A small phone is not meant to be a substitute for your primary computer, but rather a complement to that machine. If I want to type at length, or curl up on the sofa with a movie, or have hours-long Zoom meetings, I will use my laptop. But if I had a giant phone — a phone theoretically better equipped for exactly those tasks — I would still use my laptop, because my laptop will still be better for those things. I am not looking for a slightly less-worse laptop. I want the best-possible handheld technology, which, by definition, is technology that fits in my hand.

The downsides of a small phone

There are tradeoffs. The major one used to be the battery life, which was an issue with earlier small phones, but by all accounts, the 13 mini has mostly fixed that. It’s true, though: you can’t have everything. The screen is smaller, which is worse for streaming; if your top priority is maximizing your mobile cinematic experience, it’s probably not the device for you. You’ll make more typos on the smaller keyboard. Most agonizingly, it doesn’t have a telephoto lens. The telephoto lens is the best case for the 13 Pro, and it is almost enough: whether taking covert pictures of your dog sleeping in a cute position, or taking covert pictures of a dog in a bag riding public transit, or taking covert pictures of a dog in a sweater watching a marathon, a telephoto lens can mean the difference between a low-res blur and many likes on Instagram.

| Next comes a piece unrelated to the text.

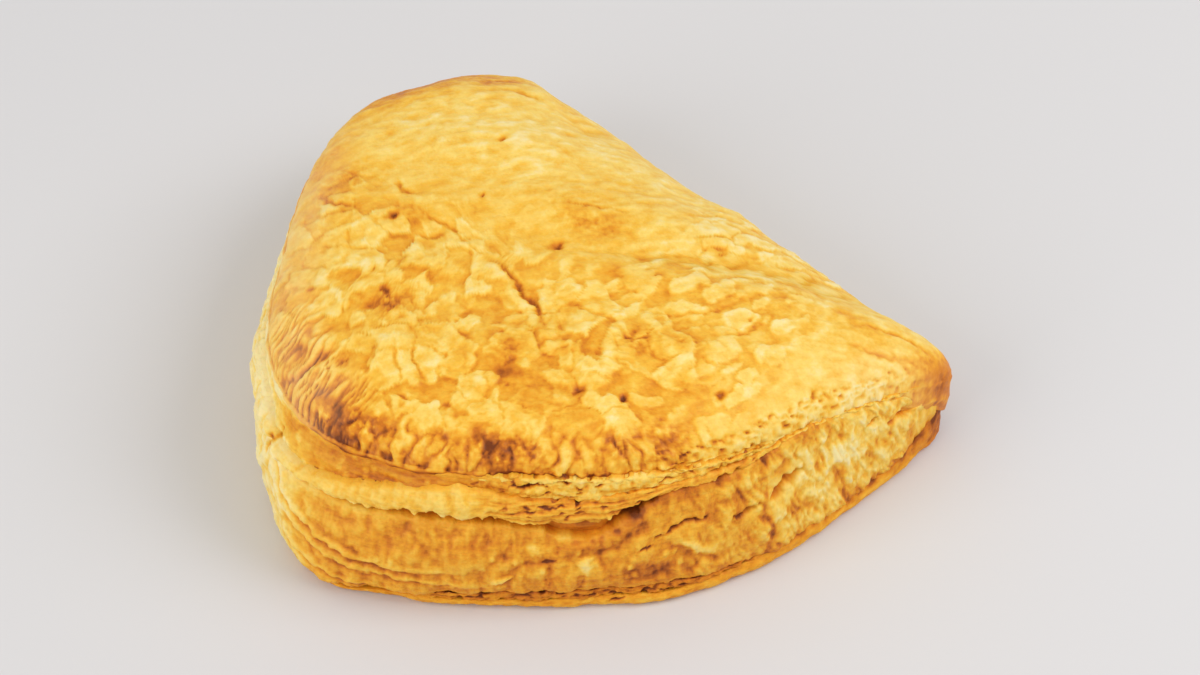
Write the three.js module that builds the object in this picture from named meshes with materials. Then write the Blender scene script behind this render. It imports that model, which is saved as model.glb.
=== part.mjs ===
// A baked puff pastry turnover, folded over once: one closed solid that rests on its flat base crust.
// Millimetres, +Z up. The origin is the middle of the footprint, on the surface that the pastry stands on.
// +X runs along the folded edge, from the broad corner to the narrow tail. The cut edge, which shows its
// layers, goes round the -X and -Y sides.
import * as THREE from 'three';

// ---- Driving dimensions ----

const CROWN_HEIGHT = 43;
const CROWN_X = 1;
const CROWN_Y = 8;
const DOME_POWER = 1.8;

const FOOT_UNDERCUT = 2.5; // the resting face lies this far inside the widest line of the base crust
const FOOT_ROUNDING = 1.5; // how far the base crust's lower edge is rounded in
const FOOT_ROUNDING_TOP = 0.1; // fraction of the edge's height where that rounding ends

const HILL_HEIGHT = 0.6; // low swells of the lid
const HILL_SPACING_X = 34;
const HILL_SPACING_Y = 27;

const PLACES_AROUND = 160;
const ROWS_PER_LAYER = 3;
const LAYER_ROUNDNESS = 0.5;

// The widest line of the lid, counter-clockwise from the tail, seen from above.
//   x, y, z    where it runs, and how high
//   foot       how far the base crust stands out beyond it
//   belly      how far the side swells out halfway up
//   fold       0 on the cut edge, 1 on the folded edge
//   shoulder   how squarely the lid turns down into its edge
const STATIONS = [
  { x: 69, y: 56, z: 14.5, foot: 0, belly: 0, fold: 0.4, shoulder: 1.7 }, // tip of the tail
  { x: 52, y: 58, z: 13, foot: -5, belly: 0, fold: 1, shoulder: 1.6 },
  { x: 24, y: 59, z: 14, foot: -7, belly: 0, fold: 1, shoulder: 2.3 },
  { x: -4, y: 60, z: 15, foot: -8, belly: 0, fold: 1, shoulder: 2.3 }, // middle of the fold
  { x: -33, y: 63, z: 16, foot: -8, belly: 0, fold: 1, shoulder: 2.4 },
  { x: -55, y: 61, z: 19, foot: -6, belly: 0, fold: 0.7, shoulder: 2.8 }, // broad corner
  { x: -67, y: 47, z: 25, foot: -2, belly: 1, fold: 0.2, shoulder: 4 },
  { x: -70, y: 24, z: 31, foot: 0, belly: 1, fold: 0, shoulder: 4.5 },
  { x: -63, y: 0, z: 33, foot: 0, belly: 1, fold: 0, shoulder: 4.5 },
  { x: -49, y: -23, z: 33, foot: 0.5, belly: 2, fold: 0, shoulder: 4.5 },
  { x: -32, y: -44, z: 34, foot: 1.5, belly: 2, fold: 0, shoulder: 4.5 },
  { x: -11, y: -54, z: 34, foot: 9, belly: 2, fold: 0, shoulder: 4.5 }, // point of the cut edge
  { x: 11, y: -50, z: 34, foot: 7, belly: 2, fold: 0, shoulder: 4.5 },
  { x: 29, y: -38, z: 34, foot: 7, belly: 1, fold: 0, shoulder: 4.5 },
  { x: 46, y: -22, z: 33, foot: 7.5, belly: 0, fold: 0, shoulder: 4.5 },
  { x: 58, y: -2, z: 31, foot: 7, belly: 0, fold: 0, shoulder: 4 },
  { x: 64, y: 20, z: 27, foot: 5, belly: 0, fold: 0, shoulder: 3.4 },
  { x: 69, y: 40, z: 22, foot: 2.5, belly: 0, fold: 0.1, shoulder: 2.4 },
];

// The layers of the cut edge, as fractions of its height, and how far each one swells out, or is set back.
const LAYERS = [
  { from: 0, to: 0.11, proud: 1.2 }, // base crust
  { from: 0.11, to: 0.16, proud: -0.5 }, // browned leaves
  { from: 0.16, to: 0.585, proud: 1.8 }, // lower crumb
  { from: 0.585, to: 0.62, proud: -1.5 }, // tear between the two halves
  { from: 0.62, to: 0.87, proud: 1.6 }, // upper crumb
  { from: 0.87, to: 0.93, proud: -0.6 }, // thin leaves
  { from: 0.93, to: 1, proud: 1.2 }, // edge of the lid
];

// The rings of the lid, from its widest line in to the crown, as fractions of the way out.
const LID_RINGS = [1, 0.99, 0.97, 0.93, 0.88, 0.8, 0.68, 0.5, 0.3];

// ---- The rim ----

// A value of the stations at t, 0 to 1 once round: a Catmull-Rom spline through all of them.
function aroundRim(name, t) {
  const place = (((t % 1) + 1) % 1) * STATIONS.length;
  const first = Math.floor(place);
  const f = place - first;
  const value = (step) => STATIONS[(first + step + STATIONS.length) % STATIONS.length][name];
  const [a, b, c, d] = [value(-1), value(0), value(1), value(2)];
  const slope = c - a;
  const bend = 2 * a - 5 * b + 4 * c - d;
  const twist = 3 * b - a - 3 * c + d;
  return 0.5 * (2 * b + slope * f + bend * f ** 2 + twist * f ** 3);
}

function rimPoint(t) {
  return new THREE.Vector2(aroundRim('x', t), aroundRim('y', t));
}

// The places round the rim, evenly spaced along it, each with its outward direction and its values.
function placesRoundRim(count) {
  const samples = count * 20;
  const lengths = [0];
  for (let i = 1; i <= samples; i += 1) {
    const step = rimPoint(i / samples).distanceTo(rimPoint((i - 1) / samples));
    lengths.push(lengths[i - 1] + step);
  }
  const places = [];
  let sample = 0;
  for (let i = 0; i < count; i += 1) {
    const wanted = (lengths[samples] * i) / count;
    while (lengths[sample + 1] < wanted) sample += 1;
    const part = (wanted - lengths[sample]) / (lengths[sample + 1] - lengths[sample]);
    const t = (sample + part) / samples;
    const ahead = rimPoint(t + 1 / samples).sub(rimPoint(t - 1 / samples)).normalize();
    places.push({
      point: rimPoint(t),
      out: new THREE.Vector2(ahead.y, -ahead.x),
      height: aroundRim('z', t),
      foot: aroundRim('foot', t),
      belly: aroundRim('belly', t),
      fold: THREE.MathUtils.clamp(aroundRim('fold', t), 0, 1),
      shoulder: aroundRim('shoulder', t),
    });
  }
  return places;
}

// ---- The section ----

// How far the layer at fraction w of the height swells out or is set back: half a sine wave, made fuller
// by its power.
function layerSwell(w) {
  const layer = LAYERS.find(({ from, to }) => w >= from && w < to);
  if (!layer) return 0;
  const across = (w - layer.from) / (layer.to - layer.from);
  return layer.proud * Math.sin(Math.PI * across) ** LAYER_ROUNDNESS;
}

// A point of the side at fraction w of its height. The cut edge steps in and out with its layers,
// and the folded edge is a plain quarter round.
function sidePoint(place, w) {
  const rounding = FOOT_ROUNDING * (1 - Math.min(1, w / FOOT_ROUNDING_TOP)) ** 2;
  const cut = place.foot * (1 - w) + place.belly * Math.sin(Math.PI * w) + layerSwell(w) - rounding;
  const folded = place.foot * (1 - Math.sin((w * Math.PI) / 2));
  const out = THREE.MathUtils.lerp(cut, folded, place.fold);
  const point = place.point.clone().addScaledVector(place.out, out);
  return new THREE.Vector3(point.x, point.y, place.height * w);
}

// A point of the lid at fraction r of the way from the crown out to the rim: a dome with low swells.
function lidPoint(place, r) {
  const x = THREE.MathUtils.lerp(CROWN_X, place.point.x, r);
  const y = THREE.MathUtils.lerp(CROWN_Y, place.point.y, r);
  const dome = (CROWN_HEIGHT - place.height) * (1 - r ** place.shoulder) ** (1 / DOME_POWER);
  const wave = Math.sin((2 * Math.PI * x) / HILL_SPACING_X) * Math.sin((2 * Math.PI * y) / HILL_SPACING_Y);
  return new THREE.Vector3(x, y, place.height + dome + HILL_HEIGHT * wave * (1 - r ** 4));
}

// ---- The solid ----

function turnoverGeometry() {
  const places = placesRoundRim(PLACES_AROUND);
  const rings = [];
  rings.push(places.map(({ point, out, foot }) => {
    const edge = point.clone().addScaledVector(out, foot - FOOT_UNDERCUT);
    return new THREE.Vector3(edge.x, edge.y, 0);
  }));
  for (const { from, to } of LAYERS) {
    for (let row = 1; row <= ROWS_PER_LAYER; row += 1) {
      const w = THREE.MathUtils.lerp(from, to, row / ROWS_PER_LAYER);
      if (w < 1) rings.push(places.map((place) => sidePoint(place, w)));
    }
  }
  for (const r of LID_RINGS) rings.push(places.map((place) => lidPoint(place, r)));

  const crown = lidPoint(places[0], 0);
  const points = [...rings.flat(), new THREE.Vector3(CROWN_X, CROWN_Y, 0), crown];
  const baseMiddle = points.length - 2;
  const top = points.length - 1;
  const faces = [];
  for (let i = 0; i < PLACES_AROUND; i += 1) {
    const next = (i + 1) % PLACES_AROUND;
    faces.push(baseMiddle, next, i);
    for (let ring = 0; ring + 1 < rings.length; ring += 1) {
      const low = ring * PLACES_AROUND;
      const high = low + PLACES_AROUND;
      faces.push(low + i, low + next, high + next, low + i, high + next, high + i);
    }
    const last = (rings.length - 1) * PLACES_AROUND;
    faces.push(last + i, last + next, top);
  }
  const geometry = new THREE.BufferGeometry().setFromPoints(points);
  geometry.setIndex(faces);
  geometry.computeVertexNormals();
  return geometry;
}

const bakedCrust = new THREE.MeshStandardMaterial({ color: 0xe0a040, roughness: 0.5, metalness: 0 });

const pastry = new THREE.Mesh(turnoverGeometry(), bakedCrust);
pastry.name = 'pastry';

const turnover = new THREE.Group();
turnover.add(pastry);

export default turnover;
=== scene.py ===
"""The looks of a baked puff pastry turnover, folded over once and shut.

A crackled lid crust domes over the pastry and wraps down round the folded edge. The cut edge shows the layers
between the lid and the flat base crust. Lengths are in millimetres until a mesh is made.
"""
import math

import bpy
import numpy as np
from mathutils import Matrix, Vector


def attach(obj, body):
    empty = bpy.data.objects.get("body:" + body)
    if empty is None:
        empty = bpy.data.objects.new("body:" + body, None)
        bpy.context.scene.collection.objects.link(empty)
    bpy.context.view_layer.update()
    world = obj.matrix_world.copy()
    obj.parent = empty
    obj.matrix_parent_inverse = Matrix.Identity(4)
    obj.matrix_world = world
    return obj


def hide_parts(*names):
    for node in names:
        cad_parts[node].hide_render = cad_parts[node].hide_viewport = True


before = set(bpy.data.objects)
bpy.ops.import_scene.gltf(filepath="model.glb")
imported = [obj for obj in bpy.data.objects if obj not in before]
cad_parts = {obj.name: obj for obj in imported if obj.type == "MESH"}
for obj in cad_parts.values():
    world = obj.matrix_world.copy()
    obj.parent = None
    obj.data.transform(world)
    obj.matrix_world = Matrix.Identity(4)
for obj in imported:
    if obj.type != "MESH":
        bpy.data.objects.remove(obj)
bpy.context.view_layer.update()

MM = 0.001

# ---- The shape of the pastry ----

CROWN_HEIGHT = 43
CROWN_X = 1
CROWN_Y = 8
DOME_POWER = 1.8
HILL_HEIGHT = 0.6
HILL_SPACING_X = 34
HILL_SPACING_Y = 27
FOOT_ROUNDING = 1.5
FOOT_ROUNDING_TOP = 0.1
FOOT_UNDERCUT = 2.5

# Once round the widest line of the lid, counter-clockwise seen from above. x, y and height say where it runs,
# foot how far the base stands out beyond it, belly how far the side swells out halfway up, fold is 0 on the
# cut edge and 1 on the folded edge, and shoulder says how squarely the lid turns down.
STATION_VALUES = ("x", "y", "height", "foot", "belly", "fold", "shoulder")
STATIONS = np.array([
    (-4, 60, 15, -8, 0, 1, 2.3),  # middle of the fold
    (-33, 63, 16, -8, 0, 1, 2.4),
    (-55, 61, 19, -6, 0, 0.7, 2.8),  # broad corner
    (-67, 47, 25, -2, 1, 0.2, 4),
    (-70, 24, 31, 0, 1, 0, 4.5),
    (-63, 0, 33, 0, 1, 0, 4.5),
    (-49, -23, 33, 0.5, 2, 0, 4.5),
    (-32, -44, 34, 1.5, 2, 0, 4.5),
    (-11, -54, 34, 9, 2, 0, 4.5),  # point of the cut edge
    (11, -50, 34, 7, 2, 0, 4.5),
    (29, -38, 34, 7, 1, 0, 4.5),
    (46, -22, 33, 7.5, 0, 0, 4.5),
    (58, -2, 31, 7, 0, 0, 4),
    (64, 20, 27, 5, 0, 0, 3.4),
    (69, 40, 22, 2.5, 0, 0.1, 2.4),
    (69, 56, 14.5, 0, 0, 0.4, 1.7),  # tip of the tail
    (52, 58, 13, -5, 0, 1, 1.6),
    (24, 59, 14, -7, 0, 1, 2.3),
], float)
RIM_PLACES = 4096


def spline_round(values, t):
    """A closed Catmull-Rom spline through the rows of values, at t, 0 to 1 once round."""
    place = np.mod(t, 1) * len(values)
    first = np.floor(place).astype(int)
    f = (place - first)[:, None]
    a, b, c, d = (values[(first + step) % len(values)] for step in (-1, 0, 1, 2))
    return 0.5 * (2 * b + (c - a) * f + (2 * a - 5 * b + 4 * c - d) * f**2 + (3 * b - a - 3 * c + d) * f**3)


def measure_rim():
    """The rim's length, and its values and outward direction at places evenly spaced along it."""
    t = np.linspace(0, 1, RIM_PLACES + 1)
    values = spline_round(STATIONS, t)
    steps = np.linalg.norm(np.diff(values[:, :2], axis=0), axis=1)
    lengths = np.append(0, np.cumsum(steps))
    even = np.linspace(0, lengths[-1], RIM_PLACES, endpoint=False)
    values = spline_round(STATIONS, np.interp(even, lengths, t))
    ahead = np.roll(values[:, :2], -1, axis=0) - np.roll(values[:, :2], 1, axis=0)
    ahead /= np.linalg.norm(ahead, axis=1)[:, None]
    return lengths[-1], np.column_stack([values, ahead[:, 1], -ahead[:, 0]])


RIM_LENGTH, RIM_TABLE = measure_rim()
RIM_COLUMNS = STATION_VALUES + ("out_x", "out_y")


def rim(s):
    """What the rim is like s mm along it from the middle of the fold: a dict of arrays."""
    place = np.mod(s, RIM_LENGTH) / RIM_LENGTH * RIM_PLACES
    first = np.floor(place).astype(int)
    f = (place - first)[..., None]
    rows = RIM_TABLE[first % RIM_PLACES] * (1 - f) + RIM_TABLE[(first + 1) % RIM_PLACES] * f
    at = dict(zip(RIM_COLUMNS, np.moveaxis(rows, -1, 0)))
    at["fold"] = np.clip(at["fold"], 0, 1)
    return at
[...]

But even 3x optical zoom cannot outweigh the sensual, practical pleasure of a little phone. The small phone requires no adaptation; it is built to fit a human and not the other way around.

This is apparently an “unpopular” opinion. When, in 2016, Apple released the first iPhone SE — a renewed version of the nearly perfect iPhone 5S, but with the modern guts of the 6S — it was a watershed small-phone moment. Finally, a small phone with the same CPU and camera as the flagship model! And for way less money! It sold like gangbusters, which seemed to many small-phone acolytes like long-awaited evidence that everyone loves small phones. Unfortunately, Apple’s internal sales data apparently suggests that what people actually love is cheap phones, and thus, according to all rumors, the iPhone 13 mini will be the last correctly sized phone for the foreseeable future. We, the small-phone evangelists, can only clutch our tiny phones to our chests and do our best to make our voices heard: bigger is not always better.